Now some 13 years later there comes unexpected interest from several parties, including Hitler’s secretary Martin Borman, Himmler, and Schlegel’s chief, Gestapo Muller. There is said to be a written ‘confession’ by Hitler. Mixed up in the matter is Schlegel’s father Anton, who August thought was long dead but now appears to have been alive all the time.

It would be difficult to beat Petit for complexity of plot and it calls for some nimbleness of mind to keep up as the protagonists come across conspiracies within conspiracies. Petit shows how authority within the Nazi hierarchy was always divided, with strange overleaps and divisions, and facts obscured by fervour and superstition. The obsession with record-keeping provides the sole basis for certainty about past events.
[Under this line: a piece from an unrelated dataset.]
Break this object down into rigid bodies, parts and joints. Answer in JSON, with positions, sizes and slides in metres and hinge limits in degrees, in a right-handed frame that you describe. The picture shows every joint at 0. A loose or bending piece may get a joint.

The weird mental aberrations of the time come across, with Hitler increasingly retreating into a dream-world and his lieutenants, with the greatest cynicism, positioning themselves for future eventualities so as to emerge ahead of their rivals. The corruption at the heart of the regime becomes ever more rampant as it is increasingly evident that the days of the Third Reich are numbered.

The difficulty a reader has with all this is the natural disgust with those who, despite the problem of living within a society gone mad, are still surviving and exerting authority. Occasional reference to the torture and murder of others centre more on the impact this has on the perpetrators than on the crimes themselves. Nonetheless, the dense plotting and stream of unexpected revelations keep the reader on their toes in this authoritative exploration of the heart of the Nazi state.